Many bullying experts believe that penalties don’t deter children with serious bullying problems and that punishment leads to harsher attacks. Children who bully may blame their punishment on the child they targeted, seek vengeance, and issue new threats (Robinson & Maines, 2000). Punishment also teaches that bullying is acceptable for people with power (Johnstone, Munn, & Edwards, 1991). Severe punishments, such as suspension or expulsion, discourage children from disclosing bullying or intervening in a bullying situation, and experts advise against using them (U.S. Department of Education, 2010).

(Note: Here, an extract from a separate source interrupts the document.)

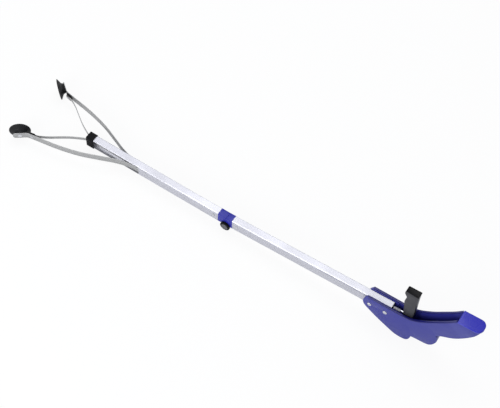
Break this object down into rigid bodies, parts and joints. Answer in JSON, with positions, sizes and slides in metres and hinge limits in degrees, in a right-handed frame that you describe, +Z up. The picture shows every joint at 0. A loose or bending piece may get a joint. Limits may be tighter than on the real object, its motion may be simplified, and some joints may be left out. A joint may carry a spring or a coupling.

Olweus (1993) regards a serious talk with a child who’s bullying as a consequence and suggests some other conventional sanctions, such as sending him to the principal’s office. Some schools use behavior contracts where, without actually admitting to bullying, the child promises not to bully in the future and understands the consequences of breaking the contract (O’Moore & Minton, 2004).
Pepler and Craig (2000) favor formative consequences, which teach empathy, awareness, and social skills, at the same time that they hold children responsible for their behavior and emphasize that bullying is unacceptable. Formative consequences help a child who behaves in a cruel way learn to treat others with more kindness and make amends for his behavior, for example by asking him to repair the damage he’s done, reading stories about bullying, talking about how bullying makes people feel, and observing and reporting on acts of kindness in the school and community.
This approach enables children who bully to “turn their negative power and dominance into positive leadership” (Pepler & Craig, 2000, p. 19). Barbara Coloroso (2002) also endorses giving children who bully the opportunity to have responsibility, make a contribution, and experience their own ability to do good.
Rigby (1998) and others advocate a respectful, humanistic approach based on the desire to understand the children involved. They propose listening carefully, establishing two-way communication, and using a technique like the Support Group Approach developed by George Robinson and Barbara Maines in England (2000) or the Method of Shared Concern created by Anatol Pikas in Sweden (1989).